Hi there, if it is an after hour trade does it still settle T+1 day by 7am?
Thank you for reaching out. It depends on when outside of RTH the trade is executed. A trade at 7pm ET is the “after hours” trading session (4pm – 8pm) that has existed for many years. Trades during this session carry the same Trade Date (day of execution) as RTH trading and settle on the following business day (all US equities settle on a T+1 basis since May 2024). For trades that are executed in the overnight session, beginning at 8pm ET, those trades carry a Trade Date of the following business day. They will settle on a T+1 basis as well relative to the Trade Date. We hope this helps!
is it still T+1 day settlement for intraday trades, or it can be available immediately once exited the position ? in the same day to be able to do more intraday trades ?
Hello, thank you for reaching out.
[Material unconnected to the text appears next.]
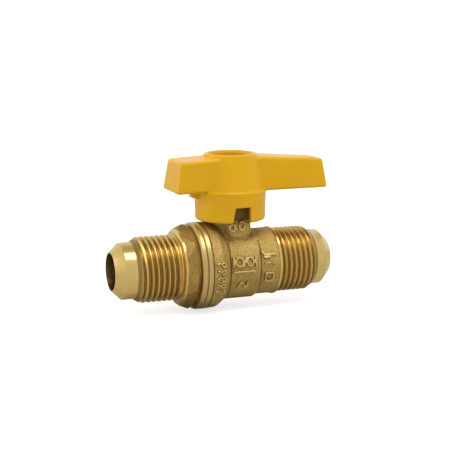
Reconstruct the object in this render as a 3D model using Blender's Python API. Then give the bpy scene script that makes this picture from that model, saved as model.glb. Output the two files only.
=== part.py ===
"""Quarter-turn gas ball valve with two flare ends and a yellow T-handle.

Frame: the origin is the centre of the ball, +X runs along the pipe towards the
outlet, +Z runs up the stem and -Y is the side of the stop lug that shows in the
handle's notch. The handle rests at its open stop, its long wing over the outlet.
"""

import math

import bmesh
import bpy
from mathutils import Matrix, Vector

MM = 0.001

# Driving dimensions
THREAD_MAJOR_RADIUS = 9.525 * MM      # 3/4-16 UNF, the thread of a half-inch flare
THREAD_PITCH = 1.5875 * MM
THREAD_DEPTH = 0.95 * MM
BORE_RADIUS = 5.3 * MM
NOSE_RADIUS = 8.15 * MM
FLARE_LIP = 0.35 * MM                 # flat ring left round the bore at each face
INLET_FACE_X = -36.1 * MM
OUTLET_FACE_X = 29.9 * MM
BODY_RIM_X = -10.9 * MM               # where the body stops and the adapter's flange starts
BODY_RIM_RADIUS = 12.65 * MM
HEX_ACROSS_FLATS = 22.0 * MM
HEX_SIDES_X = (-16.4 * MM, -13.35 * MM)
HEX_CORNER_RADIUS = 12.2 * MM         # the corners are turned off to this
HEX_TURN = math.radians(49.4)         # how far the hexagon is screwed round
BALL_RADIUS = 8.0 * MM
PORT_RADIUS = 5.0 * MM
NECK_RADIUS = 5.9 * MM
NECK_TOP_Z = 19.0 * MM
STEM_RADIUS = 3.6 * MM
SKIRT_BOTTOM_Z = 13.2 * MM
SKIRT_RADIUS = 10.4 * MM
HUB_TOP_Z = 32.4 * MM

# Fits
GAP = 0.3 * MM                        # between pieces that touch or slide
SEAL_GAP = 0.2 * MM
STOP_GAP = 0.2 * MM                   # left between rib and lug at each end of the turn

# Worked-out dimensions
THREAD_ROOT_RADIUS = THREAD_MAJOR_RADIUS - THREAD_DEPTH
FLARE_LENGTH = NOSE_RADIUS - BORE_RADIUS - FLARE_LIP      # 45 degree cone
RIM_END_X = BODY_RIM_X + 1.6 * MM
ADAPTER_RING_X = BODY_RIM_X + 0.8 * MM
CAVITY_RADIUS = BALL_RADIUS + 2.0 * GAP
SEAT_SPHERE_RADIUS = BALL_RADIUS + SEAL_GAP + 0.05 * MM
SEAT_BORE_RADIUS = BORE_RADIUS + 0.1 * MM
SEAT_OUTER_RADIUS = BALL_RADIUS - 0.5 * MM
SEAT_BACK_X = 6.9 * MM
SEAT_FRONT_X = 4.2 * MM
POCKET_RADIUS = SEAT_OUTER_RADIUS + SEAL_GAP
POCKET_FLOOR_X = SEAT_BACK_X + SEAL_GAP
STUB_RADIUS = 10.1 * MM
STUB_END_X = -5.6 * MM
SOCKET_RADIUS = STUB_RADIUS + GAP
SOCKET_FLOOR_X = STUB_END_X + GAP
RING_CORD_RADIUS = 0.55 * MM
RING_GROOVE_DEPTH = 2.0 * RING_CORD_RADIUS
RING_GROOVE_HALF = 0.8 * MM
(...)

A day trade is when a position in a US or non-US security (Stocks, ETFs, Stock and Index Options, Warrants, T-Bills or Bonds) is increased (“opened”) and thereafter decreased (“closed”) within the same trading session in a margin account (an exception is made if a long position was held overnight and sold the next day prior to any new sale or if a short position was held overnight and purchased the next day prior to any new sale of the same security). Margin accounts allow you to trade without waiting for cash to settle or converting currencies. However, it is required that you meet the margin requirement in your account. Failure to meet these requirements will result in becoming subject to liquidation of assets to bring the account back into margin compliance. For more information, please view these FAQs for more information: https://www.interactivebrokers.com/faq?id=23298902
https://www.interactivebrokers.com/faq?id=28217126
A cash account is not subject to the Pattern Day Trader rules. Cash accounts must maintain a positive balance. In order to trade a foreign security, you must deposit or convert funds to the desired security’s currency, and the trade can be placed once the funds settle. For instance, if you carry Euros in your account and want to trade a stock on an American stock exchange, you will need settled USD funds. Please note that forex settlement generally takes place one business day following the sale transaction (Trade Date plus one business day: T+1).
We hope this information is helpful.